In a similar case in Maryland in which defendants contended that their arrest and conviction for trespass was unconstitutional enforcement by the State of Maryland of racial segregation, the Court of Appeals said:
'Griffin v. State, 225 Md 422, 171 A.2d 717, cert. granted, 370 U.S. 935, 82 S.Ct. 1577, 8 L.Ed.2d 805.

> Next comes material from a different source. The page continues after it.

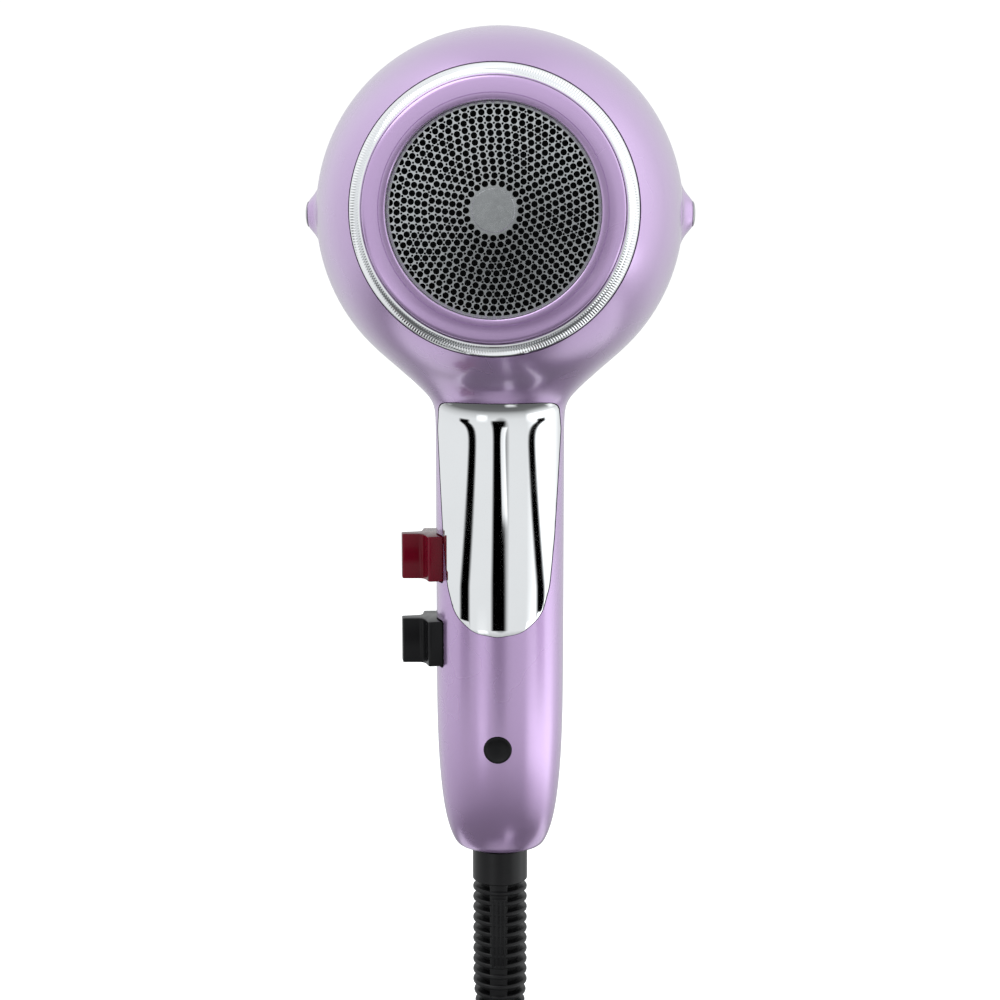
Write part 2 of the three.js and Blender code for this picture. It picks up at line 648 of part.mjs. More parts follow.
function plugBody() {
  const { x, y, z, boot, body, width, height } = PLUG;
  const corner = 12;
  const straightY = width / 2 - corner;
  const straightZ = height / 2 - corner;
  const outline = new THREE.Shape();
  outline.absarc(straightZ, straightY, corner, 0, Math.PI / 2);
  outline.absarc(-straightZ, straightY, corner, Math.PI / 2, Math.PI);
  outline.absarc(-straightZ, -straightY, corner, Math.PI, 1.5 * Math.PI);
  outline.absarc(straightZ, -straightY, corner, 1.5 * Math.PI, 2 * Math.PI);
  const front = 22;
  const block = new THREE.ExtrudeGeometry(outline, { depth: front, bevelEnabled: false, curveSegments: 6 });
  const nose = solidOf(block.rotateY(Math.PI / 2).translate(x + boot + body - front, y, z));
  const shoulder = turnedAlongX([[0, 0], [5.2, 0], [6.6, boot], [10.5, boot + 4],
    [12.2, boot + body - front + 2], [0, boot + body - front + 2]], 20).translate([x, y, z]);
  return join(nose, shoulder);
}

function plugPin(side) {
  const start = PLUG.x + PLUG.boot + PLUG.body + GAP;
  const profile = [[0, 0], [PIN.radius, 0], [PIN.radius, PIN.length - 1.5], [1.2, PIN.length], [0, PIN.length]];
  return turnedAlongX(profile, 16).translate([start, PLUG.y + (side * PIN.spacing) / 2, PLUG.z]);
}

function addCord() {
  place('strain_relief', strainRelief(), RUBBER);
  const aboveSleeve = box(-20, 20, -20, 20, SLEEVE_END - GAP, 0);
  const drop = tube(DROP_ROUTE, CORD_RADIUS, CORD_SIDES, 20);
  place('cord_drop', cut(drop, coilSolid(GAP), aboveSleeve), RUBBER, dryer);
  place('cord_coil', coilSolid(0), RUBBER, dryer);
  const tail = tube(TAIL_ROUTE, CORD_RADIUS, CORD_SIDES, 24);
  place('cord_tail', cut(tail, coilSolid(GAP)), RUBBER, dryer);
  place('cord_tie', cordTie(), BLACK_PLASTIC, dryer);
  place('plug_body', plugBody(), RUBBER, dryer);
  place('plug_pin_1', plugPin(-1), STEEL, dryer);
  place('plug_pin_2', plugPin(1), STEEL, dryer);
}

addHousing();
addIntake();
addMotor();
addHeater();
addSwitches();
addWiring();
addCord();

export default dryer;
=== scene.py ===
"""A salon hair dryer: lavender lacquer housing, chrome back plate, knurled ring and a wound lead."""

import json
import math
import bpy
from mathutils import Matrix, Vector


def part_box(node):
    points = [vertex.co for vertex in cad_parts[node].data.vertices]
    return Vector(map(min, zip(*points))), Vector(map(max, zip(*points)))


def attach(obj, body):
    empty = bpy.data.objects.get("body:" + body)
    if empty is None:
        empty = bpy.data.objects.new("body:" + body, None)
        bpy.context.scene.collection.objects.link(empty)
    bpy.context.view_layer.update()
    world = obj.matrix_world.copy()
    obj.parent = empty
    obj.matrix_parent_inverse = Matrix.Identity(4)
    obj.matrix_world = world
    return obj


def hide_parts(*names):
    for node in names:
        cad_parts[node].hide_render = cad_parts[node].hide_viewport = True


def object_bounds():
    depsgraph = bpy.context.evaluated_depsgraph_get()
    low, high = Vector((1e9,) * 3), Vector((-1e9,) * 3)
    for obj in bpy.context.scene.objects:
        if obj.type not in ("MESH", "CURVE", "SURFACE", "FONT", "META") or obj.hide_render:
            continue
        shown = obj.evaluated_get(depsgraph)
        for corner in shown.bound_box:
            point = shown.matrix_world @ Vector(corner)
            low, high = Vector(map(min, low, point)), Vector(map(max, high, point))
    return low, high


bl_info = {
    "name": "Salon hair dryer",
    "version": (1, 0, 0),
    "blender": (4, 5, 0),
    "location": "View3D > Sidebar > Dryer",
    "description": "Builds a hair dryer around its packed frame",
    "category": "Object",
}

import bmesh
import bpy
from mathutils import Matrix, Vector

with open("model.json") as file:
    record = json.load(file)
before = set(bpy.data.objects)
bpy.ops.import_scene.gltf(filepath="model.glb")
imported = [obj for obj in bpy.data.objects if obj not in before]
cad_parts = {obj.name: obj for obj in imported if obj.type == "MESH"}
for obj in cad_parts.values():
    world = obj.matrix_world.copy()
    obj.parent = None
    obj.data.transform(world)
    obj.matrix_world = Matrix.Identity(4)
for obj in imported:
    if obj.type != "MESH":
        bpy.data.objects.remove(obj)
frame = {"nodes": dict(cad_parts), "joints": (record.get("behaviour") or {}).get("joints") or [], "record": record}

CAD_BOUNDS = [list(corner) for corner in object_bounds()]
NODES = frame["nodes"]
MM = 0.001

# The pivots of the moving bodies, as the frame has them.
JOINTS = {joint["name"]: joint for joint in frame["joints"]}
HEAD_Z = JOINTS["fan_spin"]["pos_m"][2]
ROCKER_Z = {"red": JOINTS["red_tilt"]["pos_m"][2], "black": JOINTS["black_tilt"]["pos_m"][2]}
HEAD_MIDDLE = Vector((0, 0, HEAD_Z))

# Turning matrices: a profile is drawn as (radius, along) in the XZ plane, with the axis along Z.
AXIS_Y = Matrix.Translation(HEAD_MIDDLE) @ Matrix.Rotation(-math.pi / 2, 4, "X")
AXIS_Z = Matrix.Translation(HEAD_MIDDLE)
AXIS_X = Matrix.Translation(HEAD_MIDDLE) @ Matrix.Rotation(math.pi / 2, 4, "Y")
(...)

The Clyburn, Davis, and Williams cases, cited above, involved a lunch counter, restaurant and soda fountain respectively. However, it is equally well settled that in the control of his own business, the proprietor of a privately owned place of amusement may admit or exclude any person for any reason satisfactory to himself or for no reason whatever. In the absence of civil rights legislation, and North Carolina has none, the law imposes no obligation upon the owner or proprietor of a theater or other public amusement with respect to whom he shall admit or exclude. Unlike a public utility, his business is not affected with a public interest, and he is under no legal obligation to admit every person who applies and is ready to pay the price of admission. 52 Am.Jur., Theaters, Shows, etc. § 6; 10 Am.Jur. Civil Rights § 22; Terrell Wells Swimming Pool v. Rodriguez, Tex. Civ.App., 182 S.W.2d 824. His license to operate is not a franchise for 'with the possible exception of ancient Rome--amusement of the populace has never been regarded as a function or purpose of government.' Madden v. Queens County Jockey Club, 296 N.Y. 249, 72 N.E.2d 697, 1 A.L.R.2d 1160, cert. denied, 332 U.S. 761, 68 S.Ct. 63, 92 L.Ed. 346.